Emergency response efforts
In addition to flood mitigation projects, addressing water rescue challenges has also been a priority for officials in Tomball and Magnolia. Throughout the last three floods, fire departments in both cities performed more than 50 life-saving water rescues, officials said.
Despite having previously invested in additional training, flotation gear and rescue boats, performing swift water rescues last spring proved to be a challenge for the Magnolia Volunteer Fire Department, Chief Gary Vincent said. In some cases, high-water vehicles flooded and rescue boats had to be abandoned or carried across land.
“Even with everything we’ve done, there still [are] isolated places where because of the water conditions, we just can’t get to everybody who’s trapped in these conditions,” Vincent said.
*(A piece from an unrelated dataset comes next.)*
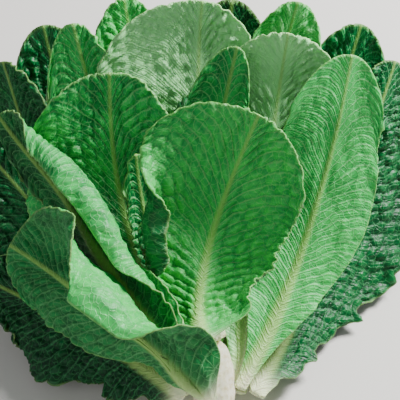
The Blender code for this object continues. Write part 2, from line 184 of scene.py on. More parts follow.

To decrease response times and increase rescue capability, the MVFD purchased a custom-made, amphibious Hydratrek vehicle, which will allow first responders to cross both land and water, Vincent said. The vehicle—which MVFD expects to receive in May—will allow seating capacity for 18 passengers, feature room for medical equipment and offer towing capability. The MVFD would not provide a cost for the vehicle.
“We can evacuate a whole lot more people in a much shorter time and move onto other areas quicker,” MVFD Assistant Chief Chuck Grant said of the vehicle.
However, Vincent said rescue boats would remain the primary rescue unit in the event of a flood.
“The goal is to make this [vehicle] a multipurpose unit so it can be used to solve a number of challenges that the fire department faces,” he said. “There’s nothing else like this. It’s going to make the community a safer place.”
To assist with water rescues in the Tomball area, the Tomball Police Department acquired a 2.5-ton military vehicle—capable of driving through 4-5 feet of water—through a donation-based military surplus program in FY 2015-16, Tomball Fire Department Chief Randy Parr said. Rather than carrying cargo, the vehicle will be used to evacuate people from flooded areas in future flooding events.
“Virtually everything that occurred last year is still a challenge,” Parr said.